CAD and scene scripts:
************

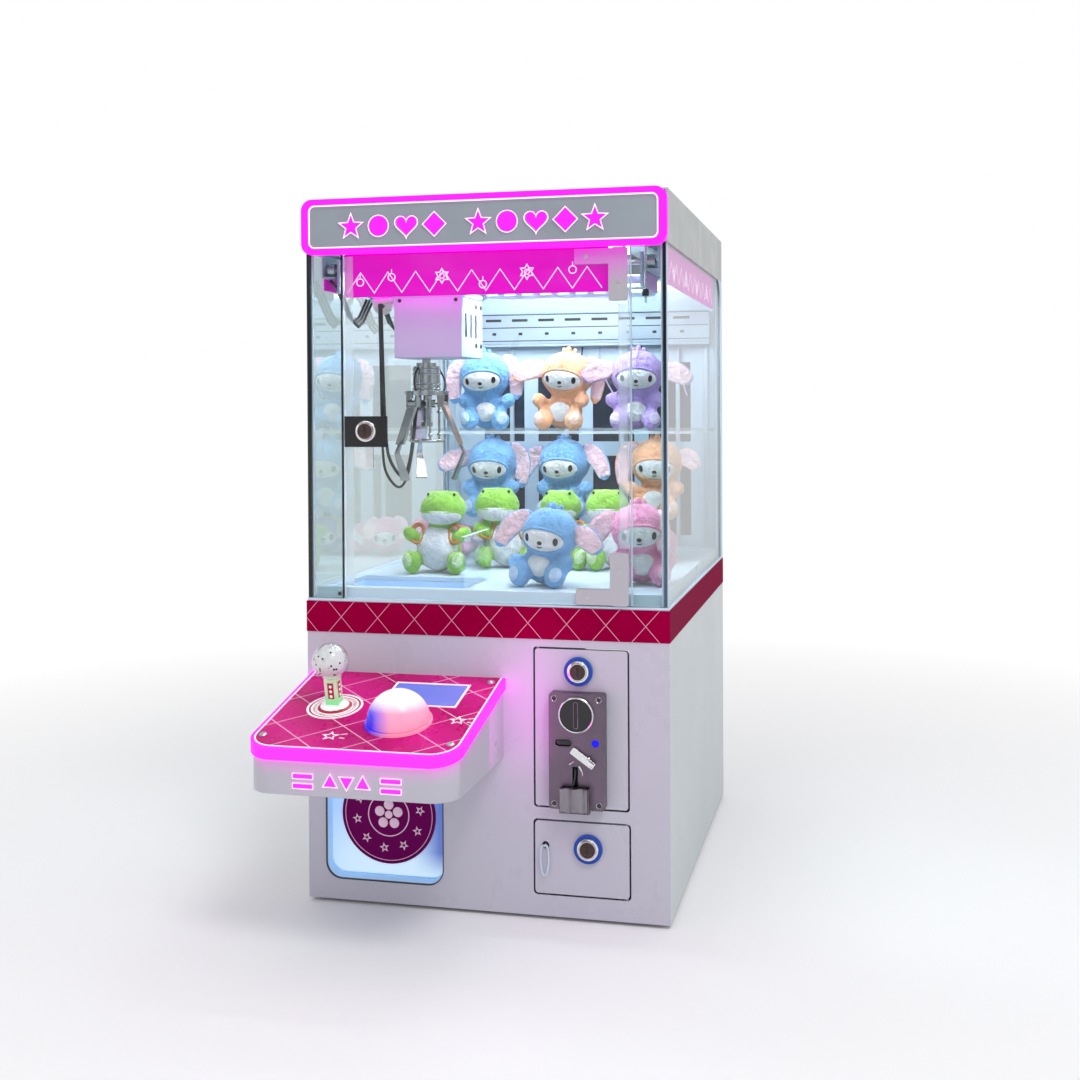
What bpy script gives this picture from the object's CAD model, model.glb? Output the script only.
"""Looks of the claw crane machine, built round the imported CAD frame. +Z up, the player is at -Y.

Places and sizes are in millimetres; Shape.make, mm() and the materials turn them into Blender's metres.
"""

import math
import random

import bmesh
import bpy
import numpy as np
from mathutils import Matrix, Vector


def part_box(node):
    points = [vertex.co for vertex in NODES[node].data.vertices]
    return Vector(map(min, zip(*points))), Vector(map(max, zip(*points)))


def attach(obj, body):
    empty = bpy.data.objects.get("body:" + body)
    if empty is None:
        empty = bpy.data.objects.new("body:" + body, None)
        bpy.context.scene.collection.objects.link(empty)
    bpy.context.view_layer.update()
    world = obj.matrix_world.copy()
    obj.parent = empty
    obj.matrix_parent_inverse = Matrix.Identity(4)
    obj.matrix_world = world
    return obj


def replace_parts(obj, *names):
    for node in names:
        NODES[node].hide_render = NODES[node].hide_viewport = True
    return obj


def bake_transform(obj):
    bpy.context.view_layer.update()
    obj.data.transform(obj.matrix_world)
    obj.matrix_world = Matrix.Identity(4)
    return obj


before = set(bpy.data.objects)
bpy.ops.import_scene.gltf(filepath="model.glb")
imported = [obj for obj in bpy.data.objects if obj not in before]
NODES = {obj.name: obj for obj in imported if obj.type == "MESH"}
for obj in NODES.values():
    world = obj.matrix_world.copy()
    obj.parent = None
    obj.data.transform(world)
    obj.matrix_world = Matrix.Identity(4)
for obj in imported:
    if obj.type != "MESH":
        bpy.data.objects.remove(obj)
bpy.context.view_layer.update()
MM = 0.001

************

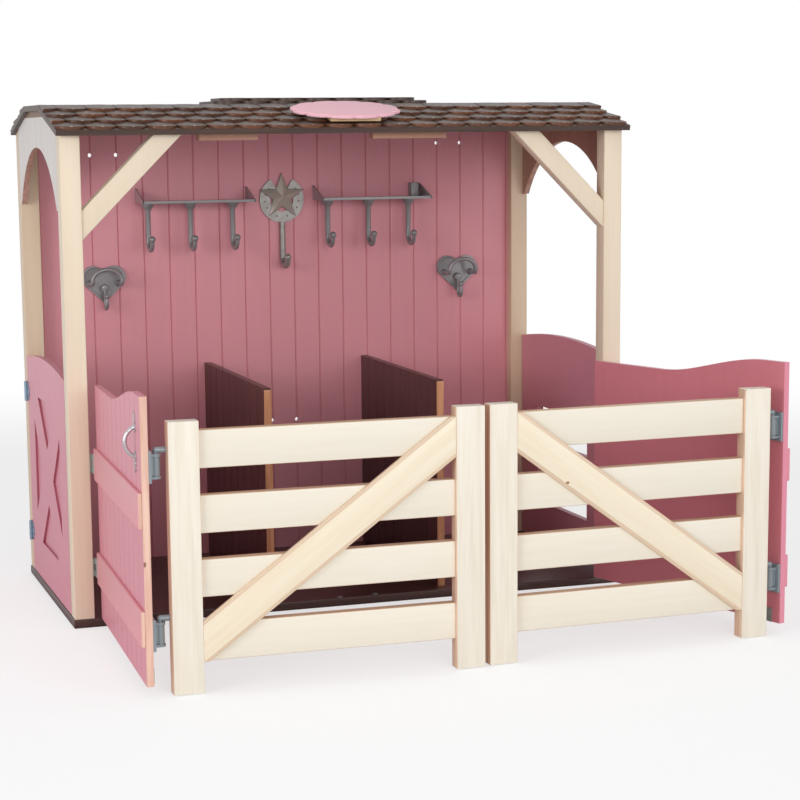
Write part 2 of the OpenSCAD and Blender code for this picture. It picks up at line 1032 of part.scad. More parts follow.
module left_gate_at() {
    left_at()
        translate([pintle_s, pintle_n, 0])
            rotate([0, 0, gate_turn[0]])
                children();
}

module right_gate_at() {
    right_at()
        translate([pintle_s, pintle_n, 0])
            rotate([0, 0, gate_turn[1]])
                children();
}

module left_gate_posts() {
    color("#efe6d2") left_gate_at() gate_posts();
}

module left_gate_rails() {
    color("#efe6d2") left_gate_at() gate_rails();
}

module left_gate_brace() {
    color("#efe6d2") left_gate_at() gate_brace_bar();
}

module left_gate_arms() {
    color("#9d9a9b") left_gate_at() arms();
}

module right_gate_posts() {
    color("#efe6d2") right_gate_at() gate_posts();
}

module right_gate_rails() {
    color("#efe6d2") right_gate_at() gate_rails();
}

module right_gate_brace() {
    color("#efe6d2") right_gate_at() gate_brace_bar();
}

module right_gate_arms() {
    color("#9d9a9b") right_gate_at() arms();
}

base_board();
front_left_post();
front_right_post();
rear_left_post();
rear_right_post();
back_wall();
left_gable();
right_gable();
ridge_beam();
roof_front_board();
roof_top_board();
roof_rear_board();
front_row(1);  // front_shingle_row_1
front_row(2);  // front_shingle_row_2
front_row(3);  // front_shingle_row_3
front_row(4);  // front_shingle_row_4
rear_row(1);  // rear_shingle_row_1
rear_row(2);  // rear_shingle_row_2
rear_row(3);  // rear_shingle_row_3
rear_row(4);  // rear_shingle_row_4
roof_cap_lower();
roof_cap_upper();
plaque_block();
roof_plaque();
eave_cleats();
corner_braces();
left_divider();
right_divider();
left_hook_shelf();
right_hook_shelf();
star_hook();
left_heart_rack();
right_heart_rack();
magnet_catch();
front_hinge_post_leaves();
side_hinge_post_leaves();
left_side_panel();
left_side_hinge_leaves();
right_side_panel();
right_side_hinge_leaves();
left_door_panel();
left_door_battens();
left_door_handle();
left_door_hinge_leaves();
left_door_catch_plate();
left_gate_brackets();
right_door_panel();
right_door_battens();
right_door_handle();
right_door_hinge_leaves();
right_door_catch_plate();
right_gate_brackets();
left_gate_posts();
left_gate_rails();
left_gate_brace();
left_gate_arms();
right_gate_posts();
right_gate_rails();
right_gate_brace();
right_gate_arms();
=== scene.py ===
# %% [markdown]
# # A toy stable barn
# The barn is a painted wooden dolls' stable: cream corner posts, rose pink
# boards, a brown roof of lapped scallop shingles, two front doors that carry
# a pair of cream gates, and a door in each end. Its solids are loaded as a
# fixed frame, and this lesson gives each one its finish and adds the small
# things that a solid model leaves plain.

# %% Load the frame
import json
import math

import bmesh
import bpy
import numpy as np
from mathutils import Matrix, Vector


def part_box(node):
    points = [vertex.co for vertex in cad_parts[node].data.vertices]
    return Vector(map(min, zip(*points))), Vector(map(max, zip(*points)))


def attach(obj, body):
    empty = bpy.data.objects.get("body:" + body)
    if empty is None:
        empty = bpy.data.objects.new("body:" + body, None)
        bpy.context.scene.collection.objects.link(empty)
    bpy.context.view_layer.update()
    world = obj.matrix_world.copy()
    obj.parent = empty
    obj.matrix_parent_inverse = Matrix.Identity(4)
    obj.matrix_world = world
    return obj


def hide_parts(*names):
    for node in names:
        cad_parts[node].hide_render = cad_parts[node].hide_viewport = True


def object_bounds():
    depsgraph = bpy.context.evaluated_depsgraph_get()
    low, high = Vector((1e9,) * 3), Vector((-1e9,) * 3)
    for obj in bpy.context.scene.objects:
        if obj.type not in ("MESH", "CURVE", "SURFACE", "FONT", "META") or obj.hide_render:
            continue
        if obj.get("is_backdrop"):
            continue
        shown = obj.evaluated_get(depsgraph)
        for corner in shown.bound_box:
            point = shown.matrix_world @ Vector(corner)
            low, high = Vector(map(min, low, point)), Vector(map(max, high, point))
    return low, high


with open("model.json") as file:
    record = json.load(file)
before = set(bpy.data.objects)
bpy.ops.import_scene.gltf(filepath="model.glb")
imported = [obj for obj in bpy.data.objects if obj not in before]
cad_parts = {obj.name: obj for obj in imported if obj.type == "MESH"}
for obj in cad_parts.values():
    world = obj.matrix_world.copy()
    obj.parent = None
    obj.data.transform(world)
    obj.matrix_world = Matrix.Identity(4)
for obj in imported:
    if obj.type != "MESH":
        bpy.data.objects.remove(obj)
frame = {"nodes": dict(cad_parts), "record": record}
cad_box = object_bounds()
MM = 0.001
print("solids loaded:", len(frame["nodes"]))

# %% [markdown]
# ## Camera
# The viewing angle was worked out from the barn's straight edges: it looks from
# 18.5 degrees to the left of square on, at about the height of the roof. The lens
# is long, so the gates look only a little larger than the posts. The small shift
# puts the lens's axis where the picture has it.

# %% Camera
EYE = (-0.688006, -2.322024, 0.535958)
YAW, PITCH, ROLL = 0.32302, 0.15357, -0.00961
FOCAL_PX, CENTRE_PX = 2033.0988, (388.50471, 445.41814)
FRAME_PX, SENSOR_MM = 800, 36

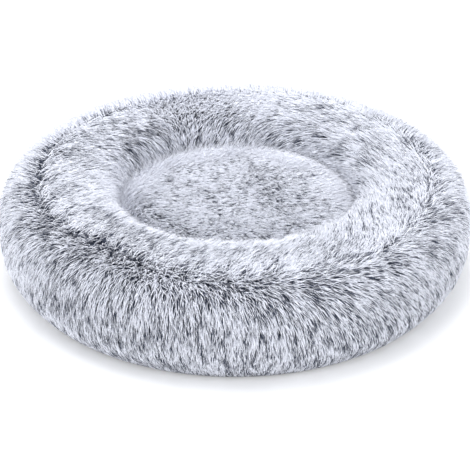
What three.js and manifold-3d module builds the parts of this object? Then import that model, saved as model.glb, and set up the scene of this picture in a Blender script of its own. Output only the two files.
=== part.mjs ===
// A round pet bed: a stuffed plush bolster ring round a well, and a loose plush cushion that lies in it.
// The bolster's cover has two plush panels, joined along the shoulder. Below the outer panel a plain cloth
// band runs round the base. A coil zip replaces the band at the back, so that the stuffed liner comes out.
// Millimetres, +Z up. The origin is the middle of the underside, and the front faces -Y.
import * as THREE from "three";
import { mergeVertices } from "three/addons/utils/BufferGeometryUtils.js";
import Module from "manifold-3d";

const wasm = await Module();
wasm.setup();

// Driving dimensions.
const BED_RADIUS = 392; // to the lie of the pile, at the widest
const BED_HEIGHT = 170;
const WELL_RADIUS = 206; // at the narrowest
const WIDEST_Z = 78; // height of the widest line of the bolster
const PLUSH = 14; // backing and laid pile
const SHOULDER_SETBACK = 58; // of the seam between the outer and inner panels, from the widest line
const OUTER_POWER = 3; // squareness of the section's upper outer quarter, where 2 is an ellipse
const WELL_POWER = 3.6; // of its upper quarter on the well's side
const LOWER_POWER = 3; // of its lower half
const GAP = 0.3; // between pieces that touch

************

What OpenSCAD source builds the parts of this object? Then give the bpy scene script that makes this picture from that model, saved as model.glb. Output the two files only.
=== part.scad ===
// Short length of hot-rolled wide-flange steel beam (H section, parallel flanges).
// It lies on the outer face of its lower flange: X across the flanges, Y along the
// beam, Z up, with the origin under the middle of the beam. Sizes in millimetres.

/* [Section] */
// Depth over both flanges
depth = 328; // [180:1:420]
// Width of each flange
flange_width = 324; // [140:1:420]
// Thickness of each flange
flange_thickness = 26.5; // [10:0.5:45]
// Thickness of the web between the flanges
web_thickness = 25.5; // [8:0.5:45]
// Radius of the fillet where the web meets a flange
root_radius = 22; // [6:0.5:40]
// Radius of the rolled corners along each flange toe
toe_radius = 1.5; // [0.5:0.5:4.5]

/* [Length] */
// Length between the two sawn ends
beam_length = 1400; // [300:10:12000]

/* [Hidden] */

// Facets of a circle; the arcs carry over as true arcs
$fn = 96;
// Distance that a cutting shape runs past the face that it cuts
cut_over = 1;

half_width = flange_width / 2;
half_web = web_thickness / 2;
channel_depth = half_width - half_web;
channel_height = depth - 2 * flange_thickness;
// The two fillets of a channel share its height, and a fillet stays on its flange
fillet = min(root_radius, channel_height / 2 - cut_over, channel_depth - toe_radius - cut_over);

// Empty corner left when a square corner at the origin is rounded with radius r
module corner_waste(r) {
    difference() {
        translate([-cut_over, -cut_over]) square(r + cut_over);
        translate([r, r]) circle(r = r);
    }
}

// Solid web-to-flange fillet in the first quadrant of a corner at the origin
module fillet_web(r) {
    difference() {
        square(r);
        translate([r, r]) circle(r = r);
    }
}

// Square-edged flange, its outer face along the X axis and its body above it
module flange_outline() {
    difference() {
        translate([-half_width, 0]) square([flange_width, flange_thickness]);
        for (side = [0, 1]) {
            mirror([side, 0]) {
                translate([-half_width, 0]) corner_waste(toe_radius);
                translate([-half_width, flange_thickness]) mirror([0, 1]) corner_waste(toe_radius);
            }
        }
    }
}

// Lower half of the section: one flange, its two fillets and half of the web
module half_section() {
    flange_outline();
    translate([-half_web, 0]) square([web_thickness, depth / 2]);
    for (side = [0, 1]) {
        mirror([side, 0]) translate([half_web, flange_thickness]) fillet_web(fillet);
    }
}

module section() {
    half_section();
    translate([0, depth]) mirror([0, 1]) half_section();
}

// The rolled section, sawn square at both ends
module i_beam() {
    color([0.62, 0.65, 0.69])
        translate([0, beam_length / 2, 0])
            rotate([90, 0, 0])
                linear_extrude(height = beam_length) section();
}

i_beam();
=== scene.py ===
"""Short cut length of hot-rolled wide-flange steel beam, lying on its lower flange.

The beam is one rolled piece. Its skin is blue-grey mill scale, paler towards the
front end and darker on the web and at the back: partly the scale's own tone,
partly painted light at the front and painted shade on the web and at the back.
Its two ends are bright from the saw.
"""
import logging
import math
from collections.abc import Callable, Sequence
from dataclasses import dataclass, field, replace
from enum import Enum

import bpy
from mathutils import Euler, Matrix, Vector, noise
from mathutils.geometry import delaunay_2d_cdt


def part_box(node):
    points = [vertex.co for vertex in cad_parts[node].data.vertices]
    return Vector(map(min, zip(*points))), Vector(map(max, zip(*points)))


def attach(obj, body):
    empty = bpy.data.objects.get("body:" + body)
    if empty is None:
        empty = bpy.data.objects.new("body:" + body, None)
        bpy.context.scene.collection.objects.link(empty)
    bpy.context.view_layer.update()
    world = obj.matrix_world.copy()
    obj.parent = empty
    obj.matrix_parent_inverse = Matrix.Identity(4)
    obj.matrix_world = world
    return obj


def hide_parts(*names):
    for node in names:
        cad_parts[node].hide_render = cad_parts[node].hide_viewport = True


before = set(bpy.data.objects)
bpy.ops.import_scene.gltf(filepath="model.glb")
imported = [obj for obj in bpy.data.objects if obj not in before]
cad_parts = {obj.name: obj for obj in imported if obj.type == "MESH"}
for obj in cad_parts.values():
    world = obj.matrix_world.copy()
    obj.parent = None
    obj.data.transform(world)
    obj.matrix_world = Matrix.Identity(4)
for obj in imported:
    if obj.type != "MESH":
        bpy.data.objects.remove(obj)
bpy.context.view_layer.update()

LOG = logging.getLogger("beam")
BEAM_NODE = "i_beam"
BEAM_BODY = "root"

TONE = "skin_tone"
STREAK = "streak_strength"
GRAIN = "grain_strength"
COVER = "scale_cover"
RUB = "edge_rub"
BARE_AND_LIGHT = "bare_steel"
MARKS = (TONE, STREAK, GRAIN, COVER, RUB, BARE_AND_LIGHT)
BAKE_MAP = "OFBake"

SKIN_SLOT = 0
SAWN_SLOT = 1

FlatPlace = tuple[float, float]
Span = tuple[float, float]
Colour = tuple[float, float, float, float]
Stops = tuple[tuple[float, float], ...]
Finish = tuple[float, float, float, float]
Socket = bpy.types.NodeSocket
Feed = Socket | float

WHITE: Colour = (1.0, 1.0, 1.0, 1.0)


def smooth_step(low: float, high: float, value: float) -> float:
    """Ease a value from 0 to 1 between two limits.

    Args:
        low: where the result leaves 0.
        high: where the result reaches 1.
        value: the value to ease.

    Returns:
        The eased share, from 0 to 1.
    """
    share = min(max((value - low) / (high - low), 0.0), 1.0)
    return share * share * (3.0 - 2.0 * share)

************

### [JOB]
Write out, from the lines above, only those from the line with "left_side_hinge_leaves();" to the line with "shown = obj.evaluated_get(depsgraph)", exactly as given, including the first and the last.

### [THE RESULT]
left_side_hinge_leaves();
right_side_panel();
right_side_hinge_leaves();
left_door_panel();
left_door_battens();
left_door_handle();
left_door_hinge_leaves();
left_door_catch_plate();
left_gate_brackets();
right_door_panel();
right_door_battens();
right_door_handle();
right_door_hinge_leaves();
right_door_catch_plate();
right_gate_brackets();
left_gate_posts();
left_gate_rails();
left_gate_brace();
left_gate_arms();
right_gate_posts();
right_gate_rails();
right_gate_brace();
right_gate_arms();
=== scene.py ===
# %% [markdown]
# # A toy stable barn
# The barn is a painted wooden dolls' stable: cream corner posts, rose pink
# boards, a brown roof of lapped scallop shingles, two front doors that carry
# a pair of cream gates, and a door in each end. Its solids are loaded as a
# fixed frame, and this lesson gives each one its finish and adds the small
# things that a solid model leaves plain.

# %% Load the frame
import json
import math

import bmesh
import bpy
import numpy as np
from mathutils import Matrix, Vector


def part_box(node):
    points = [vertex.co for vertex in cad_parts[node].data.vertices]
    return Vector(map(min, zip(*points))), Vector(map(max, zip(*points)))


def attach(obj, body):
    empty = bpy.data.objects.get("body:" + body)
    if empty is None:
        empty = bpy.data.objects.new("body:" + body, None)
        bpy.context.scene.collection.objects.link(empty)
    bpy.context.view_layer.update()
    world = obj.matrix_world.copy()
    obj.parent = empty
    obj.matrix_parent_inverse = Matrix.Identity(4)
    obj.matrix_world = world
    return obj


def hide_parts(*names):
    for node in names:
        cad_parts[node].hide_render = cad_parts[node].hide_viewport = True


def object_bounds():
    depsgraph = bpy.context.evaluated_depsgraph_get()
    low, high = Vector((1e9,) * 3), Vector((-1e9,) * 3)
    for obj in bpy.context.scene.objects:
        if obj.type not in ("MESH", "CURVE", "SURFACE", "FONT", "META") or obj.hide_render:
            continue
        if obj.get("is_backdrop"):
            continue
        shown = obj.evaluated_get(depsgraph)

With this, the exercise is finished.